Numerical model of the slope.

Substituting t at each slice into Eqs. (6) and (7) provides Ctand φt. The peak load (Pd) location and support capacity (σz) at each coal slice can be obtained from the numerical results. The σz value can then be used to calculate the yielding zone width (xp)23,24 and subsequently calculate the yielding width of each coal slice with different pillar widths. The results allow the goaf, yielding, and elastic coefficients (K1, K2, and K3) to be estimated for the 500 m long extraction. Combining the target time (t), mining length (L), and Pd allows the Ct, φt, xp, Cw, and φw values to be estimated, as shown in Tables 2, 3, 4, 5, 6, 7 and 8. The influence of loading was generally greater on the yielding zone width than the target time strength. The loading increased with increasing mining length, which contributes to a larger yielding zone width. The yielding zone width also decreases with increasing pillar width.

$$x_{p} = \ln \left[\frac{{\frac{{2(\gamma H\tan \varphi_{0} + C_{0} )}}{{(NA\tan \varphi_{0} + C_{0} )}}X + \frac{{w_{m} \gamma H\tan^{2} \varphi_{0} }}{{h(NA\tan \varphi_{0} + C_{0} )}} + 1}}{(X + 1)}\right]$$

where \(X = { 2}A{\text{tan}}\varphi_{0} x_{p} h\), \(A = \left( {{1 } + {\text{ sin}}\varphi } \right)/\left( {{1 } - {\text{ sin}}\varphi } \right)\), \(N = \left( {{2}c{\text{cos}}\varphi } \right)/\left( {{1 } + {\text{ sin}}\varphi } \right),\;C_{0} = C_{t} ,{\text{ and}}\varphi_{0} = \varphi_{{\text{t}}} .\)

Table 2 Slice width distribution pattern and evolution weak layer parameters of a 5.4-m-wide coal pillar.
Table 3 Slice width distribution pattern and evolution weak layer parameters of a 5.6-m-wide coal pillar.
Table 4 Slice width distribution pattern and evolution weak layer parameters of a 5.8-m-wide coal pillar.
Table 5 Slice width distribution pattern and evolution weak layer parameters of a 6.0-m-wide coal pillar.
Table 6 Slice width distribution pattern and evolution weak layer parameters of a 6.2-m-wide coal pillar.
Table 7 Slice width distribution pattern and evolution weak layer parameters of a 6.4-m-wide coal pillar.
Table 8 Slice width distribution pattern and evolution weak layer parameters of a 6.6-m-wide coal pillar.

Parametric study of slope stability under highwall mining

Based on the highwall mining conditions and current in-pit dump rate, approximately 20 days are required to complete a dump.
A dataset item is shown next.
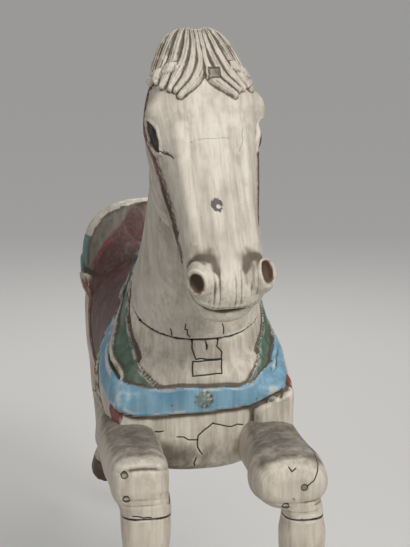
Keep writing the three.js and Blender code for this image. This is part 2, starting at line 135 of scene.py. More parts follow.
def old_paint(name, ground, shade, areas=(), lean=0.0, dirt_and_shade_color="#4a3c2d"):
    """Old oil paint on carved lime wood: chalky, with grime and painted shade in the hollows, and
    rubbed pale with a painted highlight on the edges.

    areas are painted over the ground: carried distance in mm, light and dark colour.
    lean turns the brush and grain lines, which run up and down, by degrees about X.
    """
    material, shader = bare_material(name)
    node = partial(add, material)

    def mask(strength, *values):
        """Up to strength, where every value has eased from its low to its high."""
        for value, low, high in values:
            part = node("MapRange", 0, {"Value": value, "From Min": low, "From Max": high},
                        interpolation_type="SMOOTHSTEP")
            strength = node("Math", 0, {0: part, 1: strength}, operation="MULTIPLY")
        return strength

    def coated(color, coat, strength, *values):
        """The colour under a coat that covers it as the mask says."""
        cover = mask(strength, *values)
        return node("Mix", 2, {0: cover, 6: color, 7: coat}, data_type="RGBA")

    where = node("TexCoord", "Object", {})
    turned = node("Mapping", 0, {"Vector": where, "Rotation": (math.radians(lean), 0.0, 0.0)},
                  vector_type="TEXTURE")
    brushed = node("Mapping", 0, {"Vector": turned, "Scale": (1.0, 1.0, 0.1)})
    clouds, patches, grit, kinks, flakes, strokes, runs = (
        node("TexNoise", 0, {"Vector": at, "Scale": 1000 / mm, "Detail": depth, "Roughness": rough})
        for at, mm, depth, rough in (
            (where, 110, 5, 0.6), (where, 26, 2, 0.6), (where, 3, 3, 0.6), (where, 9, 6, 0.6),
            (where, 30, 9, 0.72), (brushed, 5, 4, 0.6), (brushed, 14, 4, 0.6))
    )
    hollow, crack, dirt_and_shade = (
        node("Attribute", "Fac", {}, attribute_name=layer) for layer in ("hollow", "crack", "dirt_and_shade"))
    cloudy = node("Math", 0, {0: clouds, 1: 0.45}, operation="MULTIPLY")
    age = node("Math", 0, {0: runs, 1: 0.55, 2: cloudy}, operation="MULTIPLY_ADD")
    ragged = node("Math", 0, {0: kinks, 1: 5.0, 2: -2.5}, operation="MULTIPLY_ADD")
    # How much grime and painted shade a point takes: the extra it was given, its depth in a hollow,
    # and streaks
    hollow_dirt_and_shade = node("Math", 0, {0: dirt_and_shade, 1: 1.6, 2: hollow}, operation="MULTIPLY_ADD")
    dirt_and_shade_level = node("Math", 0, {0: runs, 1: 0.7, 2: hollow_dirt_and_shade}, operation="MULTIPLY_ADD")

    color = coated(linear(ground), linear(shade), 1.0, (age, 0.38, 0.72))
    for area, light, dark in areas:
        edge = node("Attribute", "Fac", {}, attribute_name=area)
        edge = node("Math", 0, {0: edge, 1: ragged}, operation="ADD")
        coat = coated(linear(light), linear(dark), 1.0, (age, 0.38, 0.64))
        color = coated(color, coat, 1.0, (edge, 0.35, -0.35))
        rim = node("Math", 0, {0: edge}, operation="ABSOLUTE")
        color = coated(color, linear("#4b4036"), 0.75, (rim, 2.6, 0.2), (patches, 0.4, 0.56))
    for coat, strength, *values in (
        ("#7b6e5c", 0.3, (strokes, 0.42, 0.72)),  # brush lines
        ("#8d7f6c", 0.3, (patches, 0.5, 0.75)),  # grime in soft patches
        ("#e6ddcd", 0.42, (hollow, -0.5, -1.3), (patches, 0.42, 0.62)),  # pale on the ridges: rubbed paint and a painted highlight
        (dirt_and_shade_color, 0.86, (dirt_and_shade_level, 0.51, 1.6)),  # grime and painted shade in the hollows and where each piece adds them
        ("#57493a", 0.5, (grit, 0.68, 0.74)),  # specks
        ("#6d5a47", 0.8, (flakes, 0.655, 0.675), (clouds, 0.42, 0.52)),  # flaked to brown wood
        ("#1d1712", 1.0, (crack, 0.25, 0.8)),  # cracks
    ):
        color = coated(color, linear(coat), strength, *values)

    dull = node("Math", 0, {0: grit, 1: 0.08, 2: 0.44}, operation="MULTIPLY_ADD")
    rough = node("Math", 0, {0: dull, 1: mask(0.31, (dirt_and_shade_level, -0.15, 1.35))}, operation="ADD")
    skin = node("Math", 0, {0: strokes, 1: 0.5, 2: grit}, operation="MULTIPLY_ADD")
    chips = mask(-1.4, (flakes, 0.655, 0.675), (clouds, 0.42, 0.52))
    skin = node("Math", 0, {0: skin, 1: chips}, operation="ADD")
    relief = node("Bump", 0, {"Height": skin, "Strength": 0.35, "Distance": 0.0011})
    feed(material, shader, {"Base Color": color, "Roughness": rough, "Normal": relief})
    return material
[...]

This means the time required for the no. 21 coal seam to become a weak layer is limited. The slope stability index (FS) of the western highwall toe is 1.1 according to the “Code for geotechnical engineering investigation” (GB50021-2012)25. Independently developed software based on the rigid body-limit equilibrium method (LEM) was used to study the influence of coal pillar width on slope stability, as shown in Fig. 10. The failure mode of the slope changes from circular to slip along the coal seam. The shear-driven back-break is extended from the topsoil to the no. 21 coal seam with surface sliding along the seam. The FS of the slope was found to increase with increasing collar pillar width. The FS values are 1.066, 1.082, 1.095, 1.107, 1.116, 1.124, and 1.131 for pillar widths of 5.4, 5.6, 5.8, 6.0, 6.2, 6.4, and 6.6 m, respectively. The slope stability coefficient gradually increases with increasing coal pillar width, whereas the resource recovery rate gradually decreases. Figure 11 shows the recovery rate and FS for different pillar widths.

Figure 10
figure 10figure 10

Failure paths for different coal pillar widths.

Figure 11
figure 11

Stability coefficient and coal recovery rates for different coal pillar widths.
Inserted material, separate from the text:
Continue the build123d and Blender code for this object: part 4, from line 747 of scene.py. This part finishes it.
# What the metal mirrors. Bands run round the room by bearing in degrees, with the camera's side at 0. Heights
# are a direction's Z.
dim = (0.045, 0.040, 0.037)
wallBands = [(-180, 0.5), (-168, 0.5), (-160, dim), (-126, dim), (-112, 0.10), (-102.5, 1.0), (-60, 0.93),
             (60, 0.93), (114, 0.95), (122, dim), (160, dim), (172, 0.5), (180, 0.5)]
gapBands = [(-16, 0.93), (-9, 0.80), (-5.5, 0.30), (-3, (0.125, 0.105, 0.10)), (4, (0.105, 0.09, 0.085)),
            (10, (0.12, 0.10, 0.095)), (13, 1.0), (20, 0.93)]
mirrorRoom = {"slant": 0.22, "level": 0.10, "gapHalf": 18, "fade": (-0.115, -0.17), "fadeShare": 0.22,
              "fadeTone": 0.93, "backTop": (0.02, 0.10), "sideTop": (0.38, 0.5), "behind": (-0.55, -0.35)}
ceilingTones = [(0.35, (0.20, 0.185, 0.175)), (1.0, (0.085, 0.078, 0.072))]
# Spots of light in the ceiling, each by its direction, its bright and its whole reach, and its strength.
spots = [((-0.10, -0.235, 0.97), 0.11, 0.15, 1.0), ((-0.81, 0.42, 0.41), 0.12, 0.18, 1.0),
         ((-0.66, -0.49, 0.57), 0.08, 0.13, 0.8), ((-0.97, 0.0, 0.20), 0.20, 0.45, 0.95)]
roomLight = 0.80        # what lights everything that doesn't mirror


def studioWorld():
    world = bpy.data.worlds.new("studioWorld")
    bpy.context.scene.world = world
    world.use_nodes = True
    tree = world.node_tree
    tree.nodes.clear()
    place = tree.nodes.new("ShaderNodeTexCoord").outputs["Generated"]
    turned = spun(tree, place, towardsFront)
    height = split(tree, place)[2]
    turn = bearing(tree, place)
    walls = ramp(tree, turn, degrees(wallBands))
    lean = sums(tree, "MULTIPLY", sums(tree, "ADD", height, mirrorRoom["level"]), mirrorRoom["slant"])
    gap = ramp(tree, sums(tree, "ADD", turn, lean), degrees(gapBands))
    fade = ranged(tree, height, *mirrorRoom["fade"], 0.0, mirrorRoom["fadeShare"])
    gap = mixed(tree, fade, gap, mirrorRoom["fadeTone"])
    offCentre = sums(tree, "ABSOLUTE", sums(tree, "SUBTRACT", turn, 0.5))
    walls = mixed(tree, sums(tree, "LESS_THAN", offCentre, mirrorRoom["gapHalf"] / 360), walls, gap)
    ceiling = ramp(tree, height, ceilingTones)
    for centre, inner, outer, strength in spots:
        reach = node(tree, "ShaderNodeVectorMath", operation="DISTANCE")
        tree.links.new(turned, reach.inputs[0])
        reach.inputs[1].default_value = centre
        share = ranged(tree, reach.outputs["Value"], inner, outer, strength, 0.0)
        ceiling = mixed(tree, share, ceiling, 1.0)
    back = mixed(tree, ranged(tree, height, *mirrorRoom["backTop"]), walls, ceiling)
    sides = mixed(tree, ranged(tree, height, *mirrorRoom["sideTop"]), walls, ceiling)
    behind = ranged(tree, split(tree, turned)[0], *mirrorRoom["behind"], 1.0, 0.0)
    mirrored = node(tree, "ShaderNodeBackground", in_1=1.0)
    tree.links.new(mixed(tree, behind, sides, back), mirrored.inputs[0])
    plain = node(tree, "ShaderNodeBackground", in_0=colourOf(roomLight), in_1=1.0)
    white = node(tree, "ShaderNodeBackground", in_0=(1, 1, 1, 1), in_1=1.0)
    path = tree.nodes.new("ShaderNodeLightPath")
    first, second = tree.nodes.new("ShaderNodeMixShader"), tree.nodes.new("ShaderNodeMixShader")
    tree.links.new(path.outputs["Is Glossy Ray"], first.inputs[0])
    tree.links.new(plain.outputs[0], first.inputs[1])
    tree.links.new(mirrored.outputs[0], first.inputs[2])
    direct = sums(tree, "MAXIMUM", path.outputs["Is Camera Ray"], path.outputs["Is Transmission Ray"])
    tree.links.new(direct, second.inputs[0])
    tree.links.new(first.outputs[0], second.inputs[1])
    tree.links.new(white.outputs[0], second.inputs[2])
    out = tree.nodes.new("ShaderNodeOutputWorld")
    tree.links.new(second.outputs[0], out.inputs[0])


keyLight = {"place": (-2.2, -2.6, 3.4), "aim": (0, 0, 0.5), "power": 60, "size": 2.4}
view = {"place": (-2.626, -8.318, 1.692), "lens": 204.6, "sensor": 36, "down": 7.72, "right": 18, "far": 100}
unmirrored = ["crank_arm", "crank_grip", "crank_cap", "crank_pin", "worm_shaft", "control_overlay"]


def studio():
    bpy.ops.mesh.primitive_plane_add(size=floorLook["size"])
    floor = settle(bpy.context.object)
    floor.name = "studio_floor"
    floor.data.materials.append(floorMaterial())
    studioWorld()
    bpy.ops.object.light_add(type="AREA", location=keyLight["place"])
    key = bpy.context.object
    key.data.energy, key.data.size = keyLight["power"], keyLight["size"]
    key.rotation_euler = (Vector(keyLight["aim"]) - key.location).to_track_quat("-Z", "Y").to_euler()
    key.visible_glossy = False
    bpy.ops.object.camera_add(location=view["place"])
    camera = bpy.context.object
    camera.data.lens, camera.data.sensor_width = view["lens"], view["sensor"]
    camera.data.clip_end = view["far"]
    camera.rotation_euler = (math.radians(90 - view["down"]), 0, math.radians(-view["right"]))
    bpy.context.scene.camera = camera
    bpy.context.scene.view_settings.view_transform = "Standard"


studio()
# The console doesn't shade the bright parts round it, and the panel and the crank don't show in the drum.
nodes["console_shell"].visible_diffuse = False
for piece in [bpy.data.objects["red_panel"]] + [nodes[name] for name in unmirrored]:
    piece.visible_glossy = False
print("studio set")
Regression was used to correlate the slope stability and FS to maximize the recovery rate without compromising the slope stability, according to:

$$F_{S} = - 10.20511e^{{( - w_{s} /1.1705)}} + 1.16721$$

where ws is the coal pillar width (m), yielding a linear correlation of R2 = 0.99986. Only a slope stability coefficient of 1.1 can guarantee to maximize the recovered retained coal resources while maintaining safety. Substituting FS = 1.1 into Eq. (12) yields 5.9 m as the optimized pillar width. However, the stability of the slope may be compromised under this pillar width threshold.

Coal in open-cut mines is generally soft with notable creep characteristics. Creep tests were performed to measure the variation of the shear strength parameters of the coal specimens with time. For a shallow buried coal seam, the shear strength parameters of the coal specimens decreased exponentially with time. However, there remains no unified consensus regarding how slope stability is affected by highwall mining largely owing to the lack of reasonable slope stability calculation methods. This study proposes a calculation method of time and space stability of a slope with mining chambers that accounts for both time and space effects. The influence of high mining on slope stability is quantified, which lays a theoretical foundation for the popularization and application of high mining technology.


  1. (1).

    The concept of target time strength is proposed, and the time required for in-pit dumping is considered as the coal pillar service time. The pillar strength at this time is considered to be the target time strength. The time-dependent parameters of coal pillars are determined from laboratory tests. The results show that the shear strength of the coal pillar decreases exponentially with time over a certain target period.

  2. (2).

    The highwall mining channel is divided into goaf, yielding, and elastic zones based on discontinuous structural plane theory. This suggests that the target coal seam has the potential to become a weak layer, which can lead to changes in the slope failure mode. The numerical simulation results consider the influence of mining length and creep behavior on the plastic zone development at the pillar rib. Loading from the overlying strata is found to have a greater influence than the target time strength does on the plastic zone width. The loading increases with mining length, which results in a wider yielding zone at the coal pillar ribs. The yielding zone narrows with increasing coal pillar width. A slope stability calculation method for highwall mining is proposed using the rigid body-LEM based on the Mohr–Coulomb failure criterion.

  3. (3).

    The results obtained from the proposed method are used to assess the influence of highwall mining on slope stability. The slope failure mode was found to change from circular to sliding along the no. 21 coal seam. The coal pillar design was subsequently optimized to ensure slope stability while maximizing the recovery rate.